17/05/2018 08:16 SAST | Updated 17/05/2018 08:17 SAST

SA Express In Crisis: 'Things Are Going Pear-Shaped'

SA Express is the latest para-statal to need a government bailout.

In the wake of news that South African Airways (SAA) needs a R21.7-billion over three years in order to turnaround, Parliament's portfolio committee on public enterprises has heard that one of its subsidiaries, SA Express, is also facing a bleak future.

SA Express executives reportedly presented the airline's 2017/18 financial report to Parliament on Wednesday, Fin24 reported. Banks will no longer support the airline without a clear turnaround plan, backed by government funding and government recapitalisation, according to Fin24.
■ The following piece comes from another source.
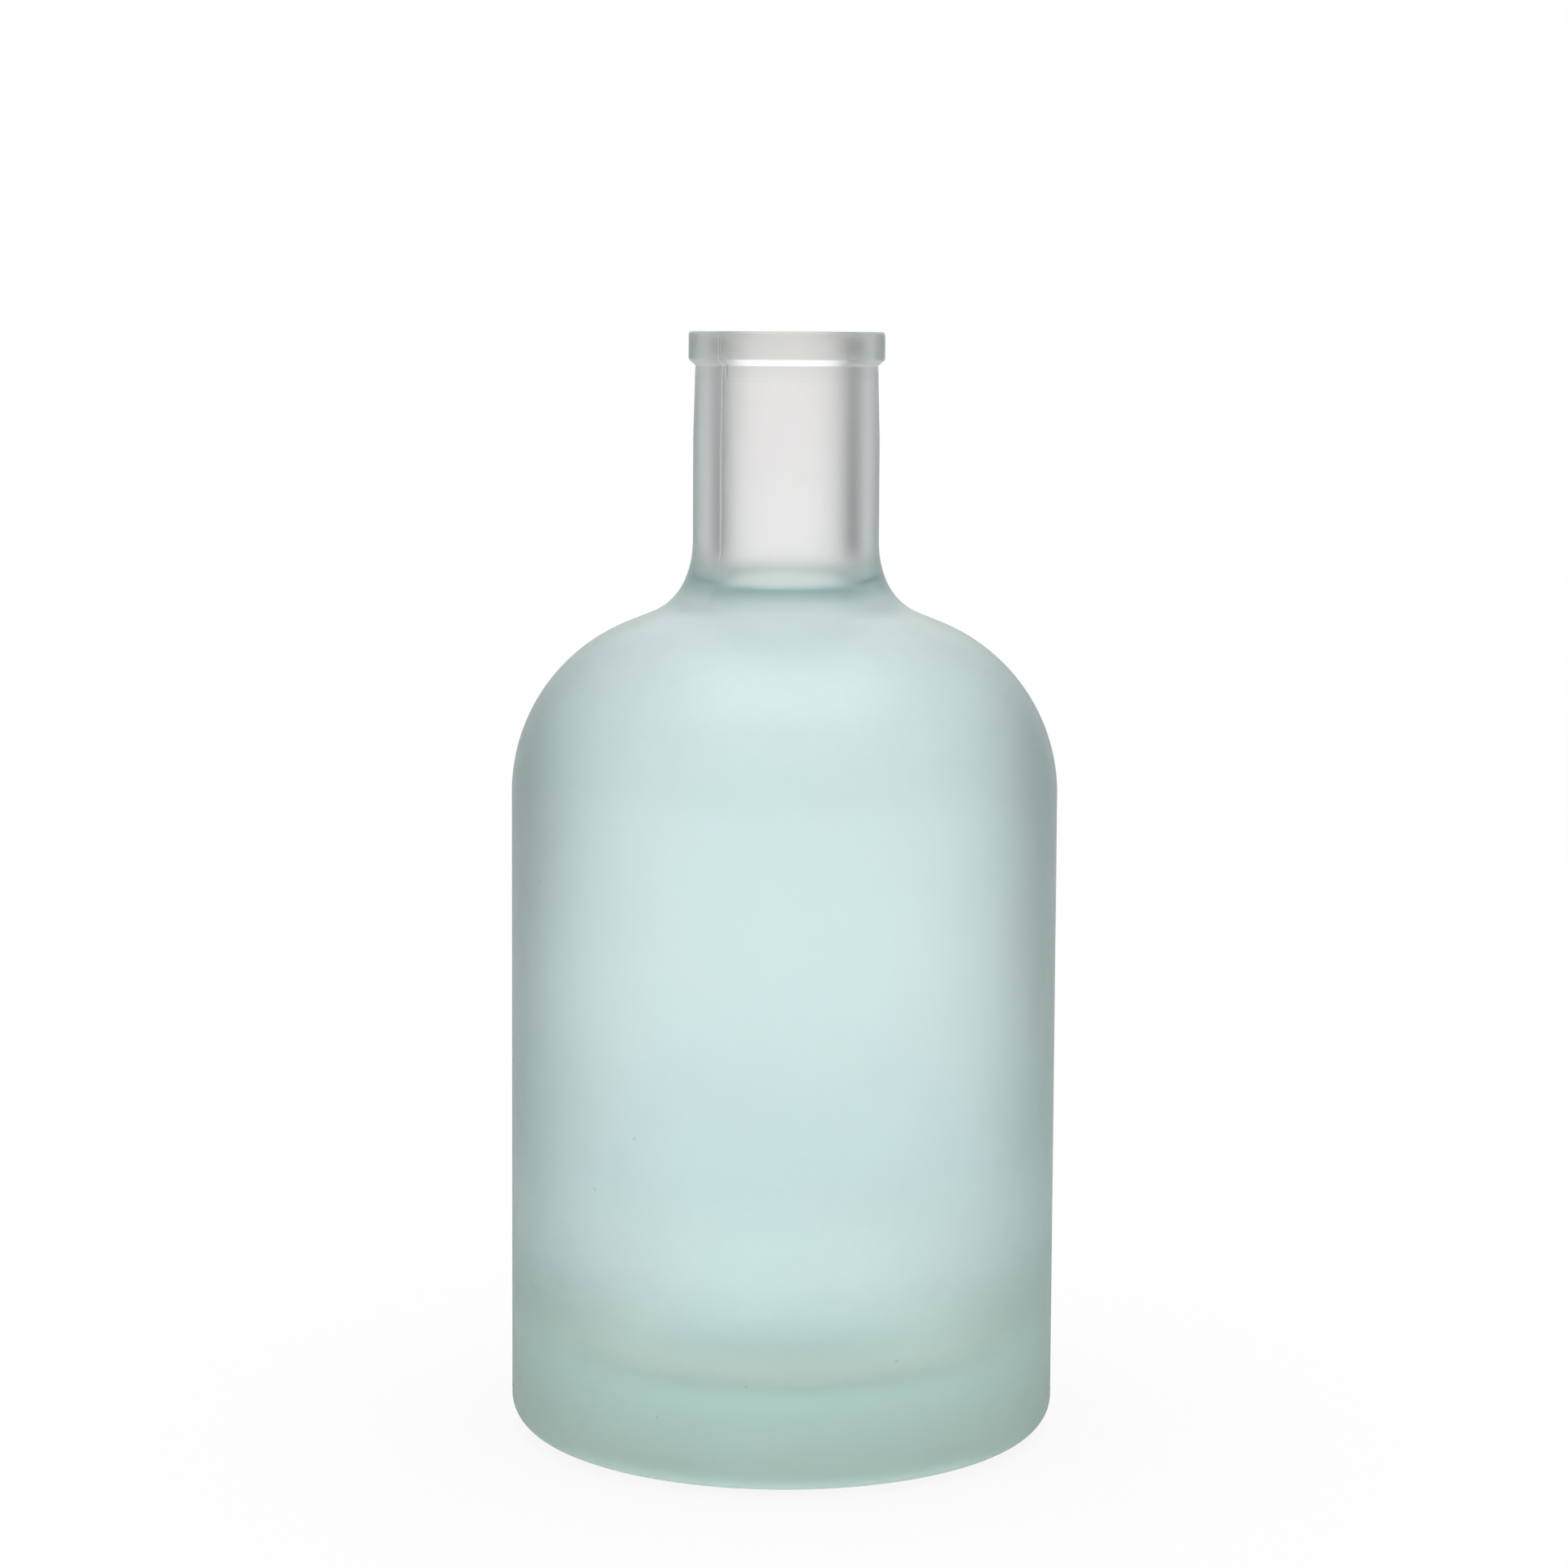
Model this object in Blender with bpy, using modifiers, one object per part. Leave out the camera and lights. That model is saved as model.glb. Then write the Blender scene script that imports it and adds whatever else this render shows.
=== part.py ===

The 2016/17 annual financial statements cannot be signed off until government funding is concerned, the airline executives reportedly said. SA Express' fruitless and wasteful expenditure reportedly amounted to R42-million, as a direct result of penalties for late payments and interest charges on invoices.

Irregular expenditure of R350-million was attributed to employees not adhering to procurement regulations and a further R350-million in irregular expenditure was attributed to tenders not being advertised.

SA Express also reported an operating loss of -4.75 percent.

According to Eyewitness News (EWN), SA Express has lost 10 percent of its staff, and about 40 of these were pilots or technicians. Of the 20 aircraft at its disposal, seven are grounded and two are reportedly beyond repair.

Acting chief financial officer Mpho Selepe reportedly told MPs, "Things are just going pear-shaped. The liabilities grow, but the revenue is dwindling."

But minister of public enterprises Pravin Gordhan will reportedly only make a decision on whether to bail out SA Express once he has received the financial statements from Auditor General.

Business Day reported this week that SAA also needs government capitalisation in the form of a Treasury bailout and loans from banks, to the tune of R21.7-billion if it is to become profitable again.